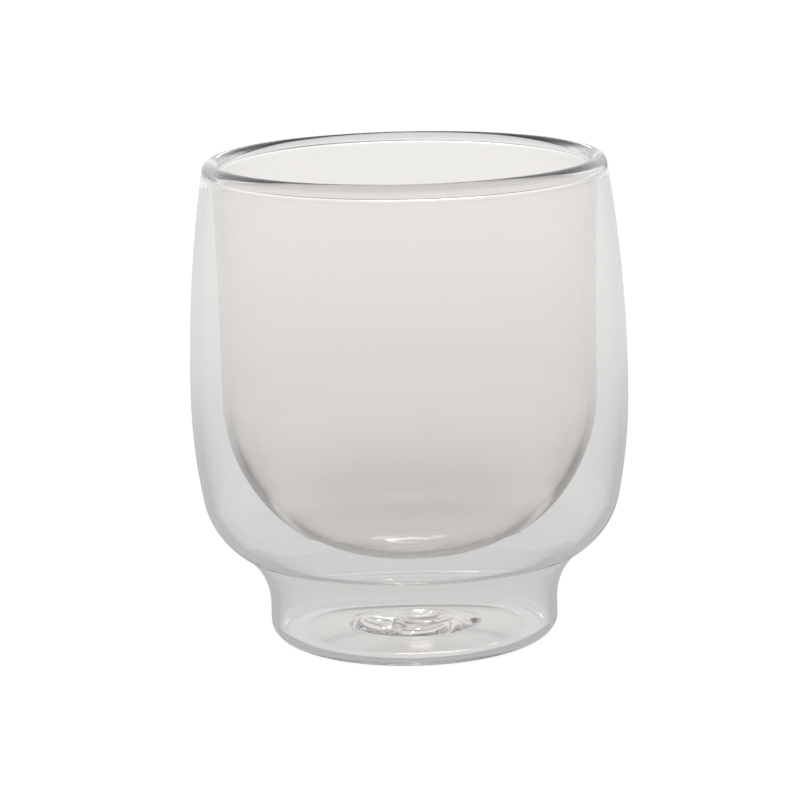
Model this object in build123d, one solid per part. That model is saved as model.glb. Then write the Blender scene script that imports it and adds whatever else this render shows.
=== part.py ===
"""Double walled glass cup: a blown liner hung inside a blown outer body by the fused rim.

Millimetres. +Z is up and is the axis of the cup; the origin is the middle of the ring it stands on.
Every piece is a revolve of its section, drawn in the half plane of radius (first) and height (second).
Each wall is drawn once as its outer face, a chain of tangent arcs, and once more about the same centres,
moved in by the wall, so that the glass keeps one thickness round every bend.
"""

import os
from math import asin, atan2, cos, degrees, hypot, radians, sin, sqrt

from build123d import *

# ---- overall and rim ----
cup_height = 90.0          # standing ring to crest of the rim
mouth_radius = 33.85       # inside of the liner at the rim seam
rim_gap = 0.8              # air between the two walls at the rim seam
bead_height = 3.0          # fused rim, from the seam to the crest
gap_arch = 0.9             # how far the air gap runs up into the fused rim

# ---- outer body ----
outer_wall = 1.4
belly_swell = 3.25         # how far the belly stands out past the rim
flank_radius = 105.0       # slow curve below the belly
flank_sweep = 10.6         # degrees of that curve before the shoulder starts
shoulder_radius = 14.6     # round turn under the belly
waist_radius = 13.3        # hollow curve from the shoulder into the foot
foot_radius = 27.0
foot_height = 6.2          # upright part of the foot
foot_corner = 3.1          # outer edge of the base
ring_width = 2.8           # flat ring that the cup stands on
ring_turn = 6.0            # hollow curve from the standing ring into the raised base
kick_height = 1.5          # rise of the base inside the standing ring

# ---- liner ----
bowl_wall = 1.4
bowl_flare = 0.4           # how much wider the liner is at the seam than where its bottom turns in
bowl_turn_inset = 4.0      # distance of the bottom turn's centre from the axis
bowl_crown_radius = 48.0   # nearly flat middle of the liner's bottom
bowl_float = 11.8          # air between the foot floor and the liner, on the axis

# ---- sealed vent in the foot floor ----
vent_radius = 4.0
seal_radius = 12.5         # spread of the melted glass over the floor
seal_rise = 1.6            # its height above the floor
seal_drop = 0.4            # its bulge below the base


def arc(centre, radius, start, end):
    """Arc about a centre, between two directions in degrees."""
    return CenterArc(centre, radius, start, end - start)


def on(centre, radius, direction):
    """Point at a direction in degrees on a circle."""
    a = radians(direction)
    return (centre[0] + radius * cos(a), centre[1] + radius * sin(a))


def revolved(edges, name, tint):
    """Closed section in the radius and height plane, turned about the axis of the cup."""
    section = Plane.XZ * make_face(edges)
    solid = revolve(section, Axis.Z, 360)
    solid.label = name
    solid.color = tint
    return solid


# ---- liner: heights and centres ----
seam_z = cup_height - bead_height
liner_seam_radius = mouth_radius + bowl_wall
bowl_radius = liner_seam_radius - bowl_flare
bowl_bottom = kick_height + outer_wall + bowl_float

turn_radius = bowl_radius - bowl_turn_inset
crown_centre = (0.0, bowl_bottom + bowl_crown_radius)
turn_drop = sqrt((bowl_crown_radius - turn_radius) ** 2 - bowl_turn_inset**2)
turn_centre = (bowl_turn_inset, crown_centre[1] - turn_drop)
crown_start = degrees(atan2(turn_centre[1] - crown_centre[1], turn_centre[0]))

side_height = seam_z - turn_centre[1]
side_radius = (bowl_flare**2 + side_height**2) / (2 * bowl_flare)
side_centre = (bowl_radius + side_radius, turn_centre[1])
side_out_end = 180 - degrees(asin(side_height / side_radius))
side_in_end = 180 - degrees(asin(side_height / (side_radius + bowl_wall)))
mouth_edge = on(side_centre, side_radius + bowl_wall, side_in_end)
liner_edge = on(side_centre, side_radius, side_out_end)

# ---- outer body: heights and centres, built from the foot up ----
rim_radius = liner_seam_radius + rim_gap + outer_wall
belly_radius = rim_radius + belly_swell
waist_centre = (foot_radius + waist_radius, foot_height)
flank_reach = flank_radius - shoulder_radius
shoulder_r = belly_radius - flank_radius + flank_reach * cos(radians(flank_sweep))
waist_reach = waist_centre[0] - shoulder_r
waist_climb = sqrt((shoulder_radius + waist_radius) ** 2 - waist_reach**2)
shoulder_centre = (shoulder_r, foot_height + waist_climb)
waist_turn = degrees(atan2(waist_climb, waist_reach))
belly_z = shoulder_centre[1] + flank_reach * sin(radians(flank_sweep))
flank_centre = (belly_radius - flank_radius, belly_z)

upper_height = seam_z - belly_z
upper_radius = (belly_swell**2 + upper_height**2) / (2 * belly_swell)
upper_centre = (belly_radius - upper_radius, belly_z)
upper_out_end = degrees(asin(upper_height / upper_radius))
upper_in_end = degrees(asin(upper_height / (upper_radius - outer_wall)))
rim_edge = on(upper_centre, upper_radius, upper_out_end)
gap_edge = on(upper_centre, upper_radius - outer_wall, upper_in_end)

corner_centre = (foot_radius - foot_corner, foot_corner)
ring_inner = corner_centre[0] - ring_width
ring_centre = (ring_inner, ring_turn)
kick_reach = ring_turn - kick_height
kick_radius = (ring_inner**2 + kick_reach**2 - ring_turn**2) / (2 * kick_height)
kick_centre = (0.0, kick_height - kick_radius)
kick_sweep = degrees(asin(ring_inner / (kick_radius + ring_turn)))
floor_radius = kick_radius + outer_wall


def kick_direction(radius, r):
    """Direction from the centre of the raised base to its surface at r from the axis."""
    return 90 - degrees(asin(r / radius))


base_hole = on(kick_centre, kick_radius, kick_direction(kick_radius, vent_radius))
floor_hole = on(kick_centre, floor_radius, kick_direction(floor_radius, vent_radius))

outer_shell = revolved(
    [
        arc(upper_centre, upper_radius, upper_out_end, 0),
        arc(flank_centre, flank_radius, 0, -flank_sweep),
        arc(shoulder_centre, shoulder_radius, -flank_sweep, -waist_turn),
        arc(waist_centre, waist_radius, 180 - waist_turn, 180),
        Line((foot_radius, foot_height), (foot_radius, foot_corner)),
        arc(corner_centre, foot_corner, 0, -90),
        Line((corner_centre[0], 0), (ring_inner, 0)),
        arc(ring_centre, ring_turn, -90, -90 - kick_sweep),
        arc(kick_centre, kick_radius, 90 - kick_sweep, kick_direction(kick_radius, vent_radius)),
        Line(base_hole, floor_hole),
        arc(kick_centre, floor_radius, kick_direction(floor_radius, vent_radius), 90 - kick_sweep),
        arc(ring_centre, ring_turn - outer_wall, -90 - kick_sweep, -90),
        Line((ring_inner, outer_wall), (corner_centre[0], outer_wall)),
        arc(corner_centre, foot_corner - outer_wall, -90, 0),
        Line((foot_radius - outer_wall, foot_corner), (foot_radius - outer_wall, foot_height)),
        arc(waist_centre, waist_radius + outer_wall, 180, 180 - waist_turn),
        arc(shoulder_centre, shoulder_radius - outer_wall, -waist_turn, -flank_sweep),
        arc(flank_centre, flank_radius - outer_wall, -flank_sweep, 0),
        arc(upper_centre, upper_radius - outer_wall, 0, upper_in_end),
        Line(gap_edge, rim_edge),
    ],
    "outer_shell",
    Color(0.75, 0.85, 0.95, 0.5),
)

inner_bowl = revolved(
    [
        arc(side_centre, side_radius, side_out_end, 180),
        arc(turn_centre, turn_radius, 0, crown_start),
        arc(crown_centre, bowl_crown_radius, crown_start, -90),
        Line((0, bowl_bottom), (0, bowl_bottom + bowl_wall)),
        arc(crown_centre, bowl_crown_radius - bowl_wall, -90, crown_start),
        arc(turn_centre, turn_radius - bowl_wall, crown_start, 0),
        arc(side_centre, side_radius + bowl_wall, 180, side_in_end),
        Line(mouth_edge, liner_edge),
    ],
    "inner_bowl",
    Color(0.95, 0.85, 0.7, 0.7),
)

# ---- rim: one round crest, tangent to both walls' lean, over the narrow arch that ends the air gap ----
out_lean = radians(upper_out_end)
in_lean = asin(side_height / (side_radius + bowl_wall))
# The crest's centre (r, cup_height - radius) lies one radius inside each flank line.
out_side = rim_edge[0] * cos(out_lean) - bead_height * sin(out_lean)
in_side = mouth_edge[0] * cos(in_lean) + bead_height * sin(in_lean)
out_share = 1 - sin(out_lean)
in_share = 1 - sin(in_lean)
crest_radius = (out_side * cos(in_lean) - in_side * cos(out_lean)) / (
    out_share * cos(in_lean) + in_share * cos(out_lean)
)
crest_centre = ((in_side + in_share * crest_radius) / cos(in_lean), cup_height - crest_radius)
crest_out = degrees(out_lean)
crest_in = 180 - degrees(in_lean)
gap_root = (gap_edge[0] - liner_edge[0]) / 2
gap_middle = (liner_edge[0] + gap_root, seam_z)

rim_bead = revolved(
    [
        Line(rim_edge, on(crest_centre, crest_radius, crest_out)),
        arc(crest_centre, crest_radius, crest_out, crest_in),
        Line(on(crest_centre, crest_radius, crest_in), mouth_edge),
        Line(mouth_edge, liner_edge),
        EllipticalCenterArc(gap_middle, gap_root, gap_arch, start_angle=0, arc_size=180),
        Line(gap_edge, rim_edge),
    ],
    "rim_bead",
    Color(0.6, 0.95, 0.85, 0.9),
)

# ---- vent seal: a plug in the hole under a flat dome of melted glass ----
seal_edge = on(kick_centre, floor_radius, kick_direction(floor_radius, seal_radius))
seal_top = kick_height + outer_wall + seal_rise
dome_rise = seal_top - seal_edge[1]
dome_radius = (seal_radius**2 + dome_rise**2) / (2 * dome_rise)
dome_centre = (0.0, seal_top - dome_radius)
drop_radius = (vent_radius**2 + seal_drop**2) / (2 * seal_drop)
drop_centre = (0.0, base_hole[1] - seal_drop + drop_radius)
drop_edge = -90 + degrees(asin(vent_radius / drop_radius))

vent_seal = revolved(
    [
        arc(drop_centre, drop_radius, -90, drop_edge),
        Line(base_hole, floor_hole),
        arc(kick_centre, floor_radius, kick_direction(floor_radius, vent_radius),
            kick_direction(floor_radius, seal_radius)),
        arc(dome_centre, dome_radius, kick_direction(dome_radius, seal_radius), 90),
        Line((0, seal_top), (0, base_hole[1] - seal_drop)),
    ],
    "vent_seal",
    Color(0.9, 0.6, 0.6, 0.9),
)

os.makedirs("parts", exist_ok=True)
for piece in (outer_shell, inner_bowl, rim_bead, vent_seal):
    export_step(piece, f"parts/{piece.label}.step")
    box = piece.bounding_box()
    print(f"{piece.label}: {box.size.X:.2f} x {box.size.Y:.2f} x {box.size.Z:.2f} mm, "
          f"z {box.min.Z:.2f} to {box.max.Z:.2f}, {piece.volume / 1000:.2f} cm3")
print(f"rim radius {rim_radius:.2f}, belly radius {belly_radius:.2f} at z {belly_z:.2f}, "
      f"crest radius {crest_radius:.2f} at r {crest_centre[0]:.2f}, gap at seam {2 * gap_root:.2f}")
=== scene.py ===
from math import asin, atan2, cos, pi, radians, sin, sqrt

import bpy
import numpy as np
from mathutils import Matrix, Vector


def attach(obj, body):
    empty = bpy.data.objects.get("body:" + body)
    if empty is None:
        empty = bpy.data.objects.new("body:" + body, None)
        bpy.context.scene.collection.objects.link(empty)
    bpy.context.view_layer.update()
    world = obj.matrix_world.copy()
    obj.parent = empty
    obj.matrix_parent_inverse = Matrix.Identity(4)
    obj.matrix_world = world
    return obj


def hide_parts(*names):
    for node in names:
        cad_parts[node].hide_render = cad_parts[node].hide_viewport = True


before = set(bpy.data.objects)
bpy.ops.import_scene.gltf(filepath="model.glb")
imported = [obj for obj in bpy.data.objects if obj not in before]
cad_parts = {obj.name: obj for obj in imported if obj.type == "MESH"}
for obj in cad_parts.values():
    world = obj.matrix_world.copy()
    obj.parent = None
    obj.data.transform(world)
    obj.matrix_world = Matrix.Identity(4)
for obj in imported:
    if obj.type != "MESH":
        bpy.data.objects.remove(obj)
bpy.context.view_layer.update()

# ---- sizes of the cup in millimetres, the same as in the CAD ----
cup_height = 90.0
mouth_radius = 33.85
rim_gap = 0.8
bead_height = 3.0
gap_arch = 0.9

outer_wall = 1.4
belly_swell = 3.25
flank_radius = 105.0
flank_sweep = radians(10.6)
shoulder_radius = 14.6
waist_radius = 13.3
foot_radius = 27.0
foot_height = 6.2
foot_corner = 3.1
ring_width = 2.8
ring_turn = 6.0
kick_height = 1.5

bowl_wall = 1.4
bowl_flare = 0.4
bowl_turn_inset = 4.0
bowl_crown_radius = 48.0
bowl_float = 11.8

vent_radius = 4.0
seal_radius = 12.5
seal_rise = 1.6
seal_drop = 0.4

swirl_height = 0.28        # ridges in the melted glass of the seal
swirl_turn = 0.55          # radians that they turn per millimetre from the axis
swirl_start = 0.3          # distance from the axis at which they begin,
swirl_full = 4.0           # at which they have their full height
swirl_fade = 8.5           # and from which they sink towards the edge of the seal
dimple = 0.04              # rings in the bottom of the bowl
dimple_pitch = 9.0
dimple_full = 2.0          # height over the bowl's underside up to which they are full
dimple_end = 4.0           # and at which they end

seam_tilt = 0.45           # how far the fused seam rises towards one side
tilt_side = radians(110)
tilt_from = 68.0           # height at which the walls start to follow it

TURNS = 256                # facets round every revolve
UP = pi / 2
metres = 0.0009996         # in a millimetre, less a sliver that keeps the visual inside the CAD's facets

# ---- glass ----
glass_ior = 1.47
glass_tint = (0.971, 0.961, 0.951)
wave_height = 0.00002      # metres, unevenness of the drawn walls
wave_scale = 70.0          # waves per metre
rim_waves = 12.0           # how much stronger they are in the fused rim
rim_from = 0.0855          # metres, height at which the rim's stronger waves begin
rim_full = 0.0885          # and at which they are full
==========
EXERCISE REQUIREMENTS>
Using the data above, repeat exactly the lines that begin at the line with "drop_centre = (0.0, base_hole[1]" and end at the line with "imported = [obj", both ends included.

CORRECT RESPONSE>
drop_centre = (0.0, base_hole[1] - seal_drop + drop_radius)
drop_edge = -90 + degrees(asin(vent_radius / drop_radius))

vent_seal = revolved(
    [
        arc(drop_centre, drop_radius, -90, drop_edge),
        Line(base_hole, floor_hole),
        arc(kick_centre, floor_radius, kick_direction(floor_radius, vent_radius),
            kick_direction(floor_radius, seal_radius)),
        arc(dome_centre, dome_radius, kick_direction(dome_radius, seal_radius), 90),
        Line((0, seal_top), (0, base_hole[1] - seal_drop)),
    ],
    "vent_seal",
    Color(0.9, 0.6, 0.6, 0.9),
)

os.makedirs("parts", exist_ok=True)
for piece in (outer_shell, inner_bowl, rim_bead, vent_seal):
    export_step(piece, f"parts/{piece.label}.step")
    box = piece.bounding_box()
    print(f"{piece.label}: {box.size.X:.2f} x {box.size.Y:.2f} x {box.size.Z:.2f} mm, "
          f"z {box.min.Z:.2f} to {box.max.Z:.2f}, {piece.volume / 1000:.2f} cm3")
print(f"rim radius {rim_radius:.2f}, belly radius {belly_radius:.2f} at z {belly_z:.2f}, "
      f"crest radius {crest_radius:.2f} at r {crest_centre[0]:.2f}, gap at seam {2 * gap_root:.2f}")
=== scene.py ===
from math import asin, atan2, cos, pi, radians, sin, sqrt

import bpy
import numpy as np
from mathutils import Matrix, Vector


def attach(obj, body):
    empty = bpy.data.objects.get("body:" + body)
    if empty is None:
        empty = bpy.data.objects.new("body:" + body, None)
        bpy.context.scene.collection.objects.link(empty)
    bpy.context.view_layer.update()
    world = obj.matrix_world.copy()
    obj.parent = empty
    obj.matrix_parent_inverse = Matrix.Identity(4)
    obj.matrix_world = world
    return obj


def hide_parts(*names):
    for node in names:
        cad_parts[node].hide_render = cad_parts[node].hide_viewport = True


before = set(bpy.data.objects)
bpy.ops.import_scene.gltf(filepath="model.glb")
imported = [obj for obj in bpy.data.objects if obj not in before]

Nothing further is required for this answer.